Iwan asks if I want to go to the waterfall, which sounds interesting. We trek for about 40 minutes through the jungle. It is swelteringly hot and humid and even he is wilting. I have no idea how he can remember the route as for much of the time there is no path. Just before the fall there is a little cove called Karang Bolong which looks very picturesque.

The falls (air terjun - air = water, pronounced something like eye-ear) are not hugely spectacular but very pretty, with a bead curtain of water cascading down a sheer drop. The sun is strong (stronger than I thought at 15:00) and as a result we have a rainbow (palangi). Standing under the falling water you not only get a most bracing shower (very welcome on a day like this) but also can see a 360 degree rainbow in front of you. It is great. This water falls into a pool which itself drains down a sheer drop into the aforementioned cove.

We get back to the Park entry in double quick time so there is no chance of us getting caught out in the dark. It has been a really good day and I am very happy to pay Iwan the tourist rate despite agreeing a cut price. He has his school fees to pay after all. I also promise faithfully to send him a copy of the photo I took, although it might be a while before I can print one off.


I get a massage and then go for dinner with Stefan and Basti. On the way to the restaurant I bump into the local Mr Fixit who seems to be everywhere. He knows we are planning to go to Dieng tomorrow and suggests he can do a good deal for travel to Yogyakarta (which you will recall is pronounced Jogjakarta - just testing) from where we can get to Dieng on a day trip. Yogya (as it is known to the locals) was next on our list so it would mean spending more time there and having fewer changes of hotel. After talking it over with the boys we agree it would be worth doing.
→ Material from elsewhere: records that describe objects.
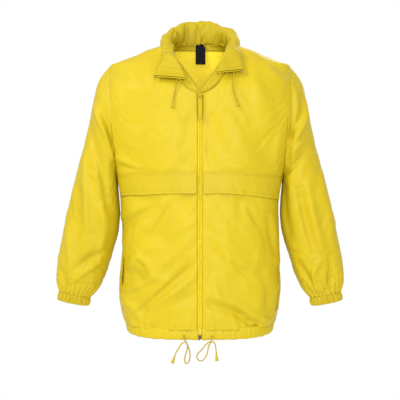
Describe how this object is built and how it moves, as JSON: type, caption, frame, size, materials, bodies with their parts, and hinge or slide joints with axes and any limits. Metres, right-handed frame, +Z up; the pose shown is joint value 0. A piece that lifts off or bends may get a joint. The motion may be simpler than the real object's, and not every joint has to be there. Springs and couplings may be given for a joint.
{
  "type": "foul weather jacket",
  "caption": "Light hooded windcheater in thin yellow nylon: full front zip, hood rolled into the collar, chest flaps, elasticated cuffs and a drawcord hem.",
  "frame": {"origin": "the hanger loop inside the back of the neck, where the jacket hangs on a hook", "axes": "+Z up, the front of the jacket faces -Y, +X is the wearer's left"},
  "size_m": [0.718, 0.2259, 0.851],
  "materials": {
    "shell_fabric": "thin plain-weave nylon with a slight sheen",
    "trim_fabric": "folded nylon tape",
    "cord_yarn": "braided polyester cord",
    "elastic_web": "knitted elastic",
    "label_fabric": "woven satin label",
    "zip_nylon": "nylon coil",
    "dark_plastic": "moulded end of the zip",
    "lacquered_metal": "colour-matched lacquer",
    "moulded_plastic": "moulded",
    "bare_metal": "pressed"
  },
  "bodies": {
    "torso": {"back_panel": "shell_fabric", "front_panel_left": "shell_fabric", "front_panel_right": "shell_fabric", "upper_sleeve_left": "shell_fabric", "upper_sleeve_right": "shell_fabric", "hem_casing": "shell_fabric", "collar_casing": "shell_fabric", "hood_roll": "shell_fabric", "collar_stand_left": "shell_fabric", "collar_stand_right": "shell_fabric", "pocket_welt_left": "trim_fabric", "pocket_welt_right": "trim_fabric", "pocket_bag_left": "trim_fabric", "pocket_bag_right": "trim_fabric", "zip_tape_left": "trim_fabric", "zip_tape_right": "trim_fabric", "neck_tape": "trim_fabric", "hanger_loop": "trim_fabric", "hem_drawcord": "cord_yarn", "hood_cord_left": "cord_yarn", "hood_cord_right": "cord_yarn", "hem_cord_left": "cord_yarn", "hem_cord_right": "cord_yarn", "size_label": "label_fabric", "zip_coil_left": "zip_nylon", "zip_coil_right": "zip_nylon", "zip_pin": "dark_plastic", "zip_retainer": "dark_plastic", "hood_eyelet_left": "lacquered_metal", "hood_eyelet_right": "lacquered_metal", "hem_eyelet_left": "lacquered_metal", "hem_eyelet_right": "lacquered_metal", "hood_cord_end_left": "moulded_plastic", "hood_cord_end_right": "moulded_plastic", "hem_cord_end_left": "moulded_plastic", "hem_cord_end_right": "moulded_plastic"},
    "lower_sleeve_left": {"lower_sleeve_left": "shell_fabric", "cuff_left": "shell_fabric", "cuff_elastic_left": "elastic_web"},
    "lower_sleeve_right": {"lower_sleeve_right": "shell_fabric", "cuff_right": "shell_fabric", "cuff_elastic_right": "elastic_web"},
    "chest_flap_left": {"chest_flap_left": "shell_fabric"},
    "chest_flap_right": {"chest_flap_right": "shell_fabric"},
    "collar_flap_left": {"collar_flap_left": "shell_fabric", "collar_coil_left": "zip_nylon", "top_stop_left": "bare_metal"},
    "collar_flap_right": {"collar_flap_right": "shell_fabric", "collar_coil_right": "zip_nylon", "top_stop_right": "bare_metal"},
    "zip_slider": {"zip_slider": "lacquered_metal"},
    "zip_pull": {"zip_pull": "lacquered_metal", "zip_puller": "moulded_plastic"}
  },
  "joints": [
    {"name": "sleeve_left_bend", "type": "hinge", "parent": "torso", "child": "lower_sleeve_left", "pos_m": [0.258, -0.086, -0.39], "axis": [-0.9366, 0, -0.3504], "range_deg": [0, 70]},
    {"name": "sleeve_right_bend", "type": "hinge", "parent": "torso", "child": "lower_sleeve_right", "pos_m": [-0.258, -0.086, -0.39], "axis": [-0.9366, 0, 0.3504], "range_deg": [0, 70]},
    {"name": "chest_flap_left_lift", "type": "hinge", "parent": "torso", "child": "chest_flap_left", "pos_m": [0.139, -0.1682, -0.337], "axis": [-0.9345, -0.356, 0], "range_deg": [0, 60]},
    {"name": "chest_flap_right_lift", "type": "hinge", "parent": "torso", "child": "chest_flap_right", "pos_m": [-0.139, -0.1682, -0.337], "axis": [-0.9345, 0.356, 0], "range_deg": [0, 60]},
    {"name": "collar_flap_left_turn", "type": "hinge", "parent": "torso", "child": "collar_flap_left", "pos_m": [0.062, -0.152, -0.04], "axis": [-0.3024, -0.5224, -0.7973], "range_deg": [0, 70]},
    {"name": "collar_flap_right_turn", "type": "hinge", "parent": "torso", "child": "collar_flap_right", "pos_m": [-0.064, -0.153, -0.042], "axis": [-0.346, 0.5023, 0.7925], "range_deg": [0, 70]},
    {"name": "zip_slide", "type": "slide", "parent": "torso", "child": "zip_slider", "axis": [0, 0, 1], "range_m": [-0.566, 0]},
    {"name": "zip_pull_swing", "type": "hinge", "parent": "zip_slider", "child": "zip_pull", "pos_m": [0, -0.1897, -0.153], "axis": [-1, 0, 0], "range_deg": [0, 150]}
  ]
}
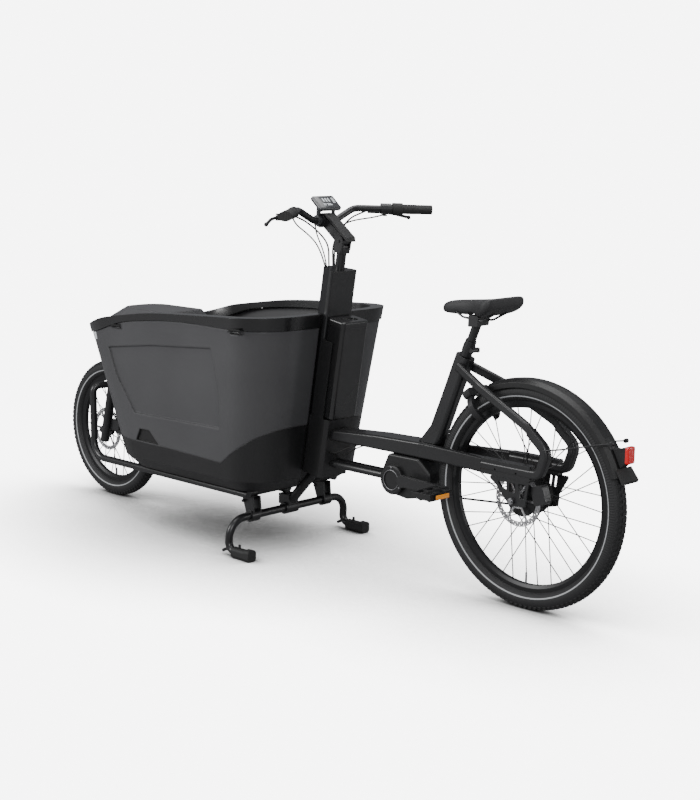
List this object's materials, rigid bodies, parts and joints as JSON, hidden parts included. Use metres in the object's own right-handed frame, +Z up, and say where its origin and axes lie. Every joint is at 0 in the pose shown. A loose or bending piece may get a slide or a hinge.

That is just the start.

To cut a long story short there is a very lengthy negotiation over price, displaying the Indonesian's amazing capacity for 'elastic' time. The nub of the problem is there is a minimum number - 4 (or 5 if we want to do part of the trip by boat). He is trying to persuade a Belgian couple to go and they spend an age haggling over about $2.50 each. In the end we waste a good 1.5 hours of our time and to make the trip happen, effectively subsidise the Belgians. So well done you - another achievement in international relations which I am sure will enhance the standing of your country, especially as you appear far better able to carry the cost than the two German students. Okay, diatribe over.